So wie bereits die Brölbahnballade erkennen ließ, durchdringen sich Vergangenheit und Gegenwart auf anregende Weise. Es macht die Begegnung mit alten Texten und Bildern zum Vergnügen und hilft der Erkenntnis von Geschichte.

Kritik an der Baukultur der Stadt war in der jüngsten Vergangenheit und angesichts des weiter bestehenden Modernisierungszwangs Teil der Aktualität. Aber Kritik an dem Aussehen der Orte kam bereits Anfang des vorigen Jahrhunderts im Kontext einer wieder aufgegriffenen Denkmalpflege  und Heimatschutzbewegung auf, die vor dem Weltkrieg begonnen hatte, als neue Materialien und Technik in die Orte einzogen. Bauberatung wurde ebenfalls ein Thema. Verschönerungsvereine gründeten sich.

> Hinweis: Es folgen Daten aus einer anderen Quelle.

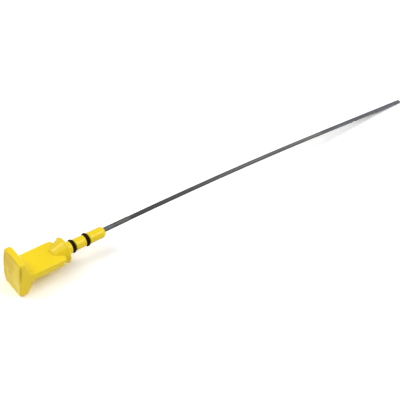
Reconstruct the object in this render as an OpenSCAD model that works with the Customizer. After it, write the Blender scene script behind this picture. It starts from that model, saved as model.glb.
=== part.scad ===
// Engine oil dipstick. A moulded pull handle carries an end plate, a flat web, a cone
// with a flange that closes the guide tube, and a stem with two rubber seal rings. A
// steel rod leaves the nose of the stem, bows gently down and ends in a flattened
// measuring blade with two level notches in one edge.
// X runs along the stem from the handle to the blade, Y across the web, Z up. The
// origin is the centre of the flange's seating face. The stick lies on the lower edge
// of its end plate and on the tip of its blade.
// Lengths are in millimetres.

/* [End plate] */
// Height of the end plate
plate_h = 45.6; // [42:0.2:54]
// Height of the plate's middle above the axis of the stem
plate_rise = 1.4; // [0:0.1:3]
// Width of the end plate and of the web
handle_w = 29.4; // [26:0.2:34]
// Thickness of the plate at its upper tip
upper_t = 7.8; // [6:0.1:9]
// Thickness of the fuller heel at its lower tip
lower_t = 12; // [9:0.1:13]
// Depth of the plate where its upper back meets the web
upper_root_x = 14.6; // [12:0.2:17]
// Depth of the plate where its lower back meets the web
lower_root_x = 15.4; // [12:0.2:17]
// Radius of the crown on the outer face
crown_r = 200; // [120:5:400]
// Height of the crown's outermost line above the middle of the plate
crown_rise = 6; // [0:0.5:8]
// Corner radius of the plate seen from its outer face
plate_corner_r = 4.6; // [4:0.2:7]
// Rounding of the outer edge at the tips
tip_front_r = 1.6; // [0.8:0.1:2.4]
// Rounding of the back edge at the upper tip
upper_back_r = 3.2; // [2:0.1:3.6]
// Rounding of the heel at the lower tip
lower_back_r = 4.6; // [3.6:0.1:6]
// Rounding of the upright edges of the outer face
side_front_r = 1.6; // [0.8:0.1:2.4]
// Rounding of the edges at the two sides of the back
side_back_r = 2.8; // [1.6:0.1:4]
// Reach of the flare where the web grows out of the plate
root_flare = 2.6; // [1.5:0.1:4]
// Border left around the shallow panel in the outer face
panel_border = 3.4; // [2.5:0.1:5]
// Depth of the shallow panel
panel_depth = 0.7; // [0.3:0.1:1.2]
// Corner radius of the shallow panel
panel_corner_r = 2; // [1:0.25:3]

/* [Web] */
// Thickness of the web
web_t = 9; // [7:0.1:10]
// Rounding of the long edges of the web
web_edge_r = 1.6; // [0.8:0.1:2.4]
// Radius of the two front corners of the web seen from above
web_front_r = 3.6; // [2.6:0.2:7]
// Gap from the front of the web to the seating face
web_gap = 5.8; // [4:0.1:10]
// Diameter of the shallow ejector mark on the web
mark_d = 2.6; // [1.5:0.1:4]
// Depth of the ejector mark
mark_depth = 0.3; // [0.1:0.05:0.5]
// Distance from the outer face to the ejector mark
mark_x = 20.5; // [20:0.5:30]

/* [Cone and flange] */
// Distance from the outer face of the plate to the seating face
handle_l = 58.6; // [50:0.2:75]
// Diameter of the flange
flange_d = 27.2; // [24:0.2:32]
// Thickness of the flange rim
flange_t = 1.8; // [1.4:0.1:3]
// Rounding of the flange rim
flange_r = 0.6; // [0.3:0.1:0.7]
// Length of the cone behind the flange
cone_l = 13.8; // [10:0.2:16]
// Radius of the cone at its small end
cone_small_r = 6.8; // [6:0.1:8]
// Bevel around the small end of the cone
cone_bevel = 1.2; // [0.6:0.1:2]
// Step from the rim of the flange to the large end of the cone
cone_step = 0.8; // [0.5:0.1:2]

/* [Stem] */
// Diameter of the stem
stem_d = 12; // [10:0.1:14]
// Length of the stem from the seating face to the end of the nose
stem_l = 48; // [45:0.5:60]
// Diameter of the collar in front of the flange
collar_d = 12.8; // [12.4:0.1:14.4]
// Radius of the rounded nose
nose_r = 4.8; // [3:0.1:5]

/* [Seal rings] */
// Section diameter of the seal rings
seal_section = 4; // [3:0.1:4.1]
// Outer diameter of the seal rings
seal_d = 14.1; // [13.6:0.1:15]
// Length of the collar, from the seating face to the first groove
collar_l = 7; // [5:0.1:9]
// Distance between the two grooves
groove_pitch = 16.4; // [14:0.1:20]
// Width of each groove
groove_w = 4.4; // [4.4:0.1:5.2]
// Clearance between a seal ring and its groove
seal_clearance = 0.04; // [0.02:0.01:0.1]

/* [Rod] */
// Distance from the outer face of the plate to the tip of the blade
overall_l = 607; // [560:1:700]
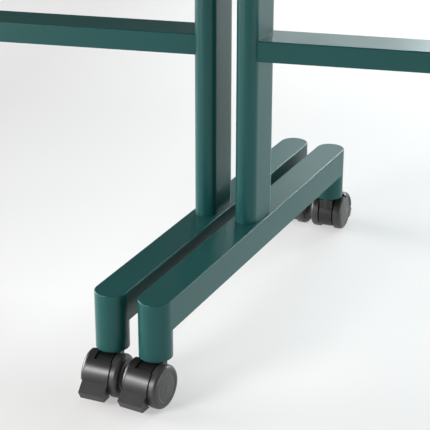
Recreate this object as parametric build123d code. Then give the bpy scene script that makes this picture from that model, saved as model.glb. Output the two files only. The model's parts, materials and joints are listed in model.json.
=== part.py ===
from build123d import *
import math
import os

# Ping pong table in two identical halves. Each half stands on two T-legs that are joined by a
# crossbar and roll on twin-wheel braked casters, and its top flips up about a hinge under one side.
# Millimetres, +Z up, X along the table, origin on the floor at the middle of the net.
# Half a lies at +X and half b is half a turned 180 degrees about Z.

os.makedirs("parts", exist_ok=True)

# Table top
TABLE_LENGTH = 2740.0
TABLE_WIDTH = 1525.0
TABLE_HEIGHT = 760.0
TOP_THICKNESS = 19.0
TOP_CORNER_RADIUS = 12.0
TOP_GAP = 3.0                 # between the two halves, where the net hangs

# Base: the feet are turned in plan from the table's width, so that halves can nest
FOOT_TURN = 13.28             # degrees
FOOT_WIDTH = 44.0
FOOT_GAP = 18.3               # between the two inner feet
FOOT_LENGTH = 636.0
FOOT_TOP = 140.5
FOOT_HEIGHT = 41.6
DROP_BOTTOM = 61.0            # underside of the round drops that hold the casters
POST_DEPTH = 76.0             # flat-oval post, along the foot
POST_WIDTH = 31.0
CROSSBAR_WIDTH = 58.0
CROSSBAR_HEIGHT = 29.0
CROSSBAR_Z = 388.4
OUTER_LEG_X = 1265.0
TUBE_WALL = 2.5
EDGE_ROUND = 1.8

# Frame under the top
RAIL_WIDTH = 25.0
RAIL_HEIGHT = 50.0
RAIL_INSET = 18.0             # from the edge of the top
RAIL_WALL = 1.5
CROSS_RAIL_X = (440.0, 850.0, OUTER_LEG_X)

# Support arms and the flip hinge
ARM_WIDTH = 40.0
ARM_HEIGHT = 30.0
ARM_BOTTOM = 656.0
ARM_LATCH_END = -255.0
ARM_HINGE_END = 222.0
HINGE_Y = 245.0
HINGE_Z = ARM_BOTTOM + ARM_HEIGHT / 2
HINGE_PIN_RADIUS = 6.0
HINGE_EAR_RADIUS = 13.0
LUG_WIDTH = 16.0
CHEEK = 5.0                   # thickness of a hinge bracket's plate
BUMPER_SIZE = 24.0
RUNNING = 0.05                # radial clearance of a pin or stem in its hole

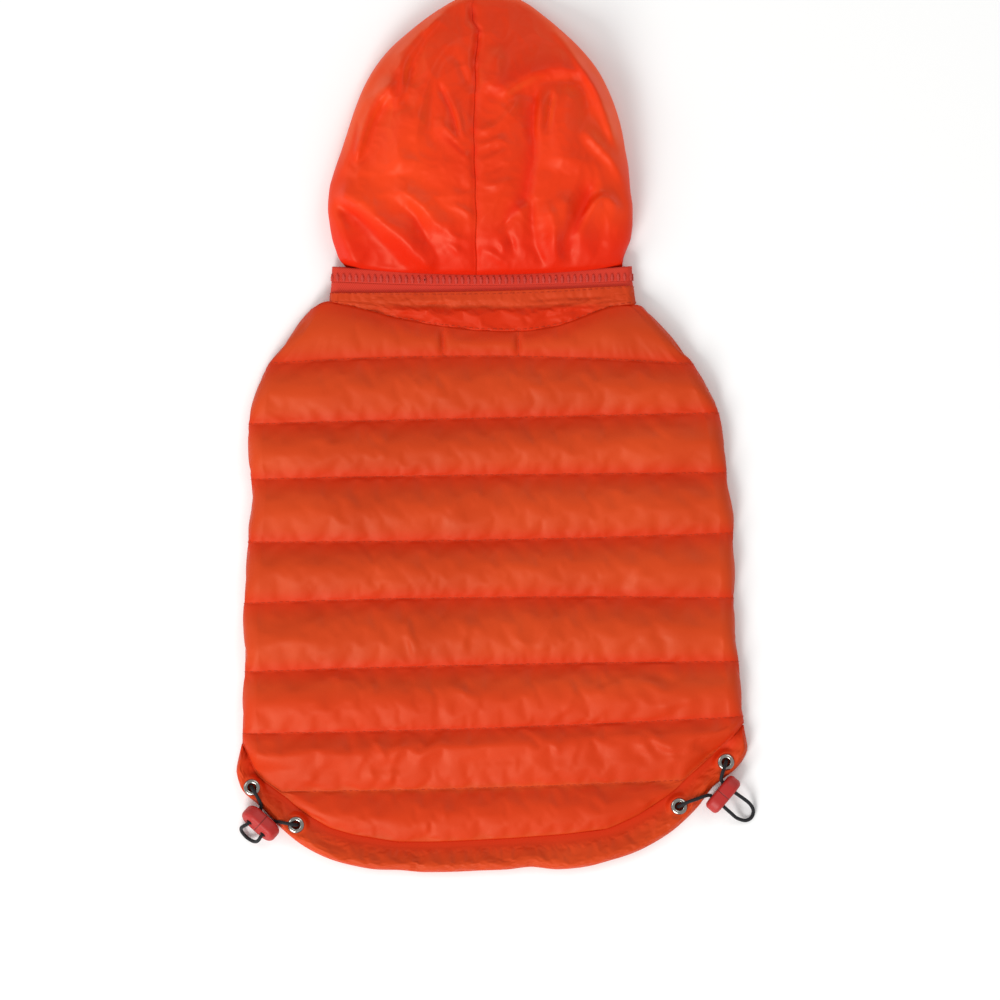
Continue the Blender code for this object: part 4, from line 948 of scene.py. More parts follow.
def backRow(above, below, f, channel, edges, margins):
    # outer and inner points of the row that is this share of the way from one line to the next
    leftY, rightY = lerp(above[3], below[3], f), lerp(above[4], below[4], f)
    left = edges[0](leftY) if f else above[0]
    right = edges[1](rightY) if f else above[1]
    crest = quilting["crest"][channel] * math.sin(math.pi * f)

    def rowY(x):
        return lerp(above[2](x), below[2](x), f)

    def swell(x):
        height = np.maximum(above[2](x) - below[2](x), 0.0)
        full = np.minimum(height / quilting["fullChannel"], 1.0) ** quilting["narrowPower"]
        if channel == 0:
            for seamX in quilting["leashSeams"]:
                full = full * (1.0 - quilting["leashDepth"] * bump(x - seamX, quilting["leashHalf"]))
        return crest * full

    sides = []
    for edge, sign, marginX, edgeY in ((left, 1.0, margins[0](leftY), leftY),
                                       (right, -1.0, margins[1](rightY), rightY)):
        x, z, innerX, innerZ, share, over = foldSection(edge, sign, marginX)
        y = np.where(over, rowY(x), edgeY)
        drop = (body["floor"] - tailFloor(x, y)) * share
        z = z - drop + swell(x) * share * quilting["sideShare"]
        sides.append((np.stack((x, y, z), 1), np.stack((innerX, y, innerZ - drop), 1)))
    spans = quilting["columns"]
    steps = np.linspace(0.0, 1.0, quilting["outerColumns"], endpoint=False)
    x = [lerp(left + body["fold"], spans[0][0], steps)]
    x += [np.linspace(start, end, count, endpoint=False) for start, end, count in spans]
    x += [[spans[-1][1]], lerp(right - body["fold"], spans[-1][1], steps)[::-1]]
    x = np.concatenate(x)
    y = rowY(x)
    floor = tailFloor(x, y)
    inward = smooth((np.minimum(x - left, right - x) - body["fold"]) / quilting["sideRun"])
    top = floor + body["wall"] + swell(x) * lerp(quilting["sideShare"], 1.0, inward)
    (leftOut, leftIn), (rightOut, rightIn) = sides
    outer = np.concatenate((leftOut, np.stack((x, y, top), 1), rightOut[::-1]))
    inner = np.concatenate((leftIn, np.stack((x, y, floor), 1), rightIn[::-1]))
    return outer, inner


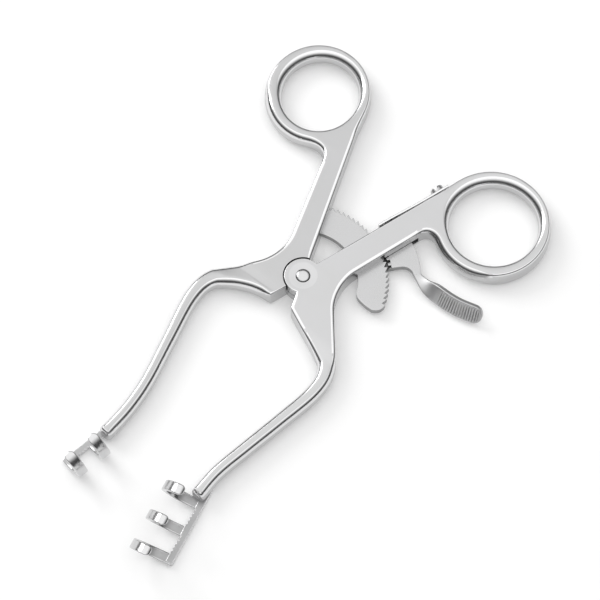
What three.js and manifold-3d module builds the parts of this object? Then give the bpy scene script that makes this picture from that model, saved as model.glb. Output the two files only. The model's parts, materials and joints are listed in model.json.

Als Waldbröl erstmals 1927 Stadt werden wollte, schrieb ein Leser der VZ (Ausgabe 15.11.1927) sich den Frust von der Seele, auch in Sachen Verschönerung. Hier der Anfang des Leserbriefs :

 



Waldbröl muß Stadt werden !

Aus Waldbröl schrieb man uns: Bei der äußerst regen Bautätigkeit in Waldbröl, die auch für jeden Fremden augenfällig wird, muß man erkennen, dass Waldbröl im Aufstieg begriffen ist. Und dass der Gedanke der Gemeindevertretung bzw.- verwaltung: W a l d b r ö l m u ß S t a d t w e r d e n absolute Berechtigung hat. Dabei muß aber unseres Erachtens unbedingt darauf gehalten werden , dass ein B a u p l a n in städtebaulicher Hinsicht besteht, der dem Ortsbild eine breitere Form gibt. Diesem Gedanken ist an dieser Stelle mehrfach Ausdruck gegeben worden; aber bisher sieht man noch immer nicht, dass er Beachtung gefunden hat. Durch Parallelstraßen zur Kaiserstraße, deren Ausbau mit geringen Aufwendungen beiderseitig möglich ist , wäre den Forderungen zur Verbreiterung des Ortes gedient. Aber nicht nur an der Ortsanlage fehlt es, sondern es müsste auch unbedingt vermieden werden, dass Gebäude, die architektonisch in keiner Weise zueinander passen, das Ortsganze verunstalten. Es sollte nicht vorkommen, dass beispielsweise einem sehr schönen oberbergischen Hause, wie es das Wohnhaus des Direktors der Anstalt ist, [ später Gesundheitsamt gegenüber Aldi ] ein moderner kubischer Putzbau gegenübergestellt wird. Ähnliche Fälle lassen sich an anderen Stellen des öfteren nachweisen. Es dürfte von Seiten der Baupolizei darauf hingewirkt werden, dass Siedlungsgebäude auch auf Siedlungsgelände ihren Platz finden, und dass Schornsteine dem Ortsinnern möglichst ferngehalten werden. Überhaupt lässt Waldbröl architektonisch manches zu wünschen übrig. Im letzten Jahrzehnt ist eine große Anzahl von Bauten entstanden, die dem Charakter des oberbergischen Landes in keiner Weise Rechnung tragen, mithin unsern schönen oberbergischen Baustil nicht fördern. ….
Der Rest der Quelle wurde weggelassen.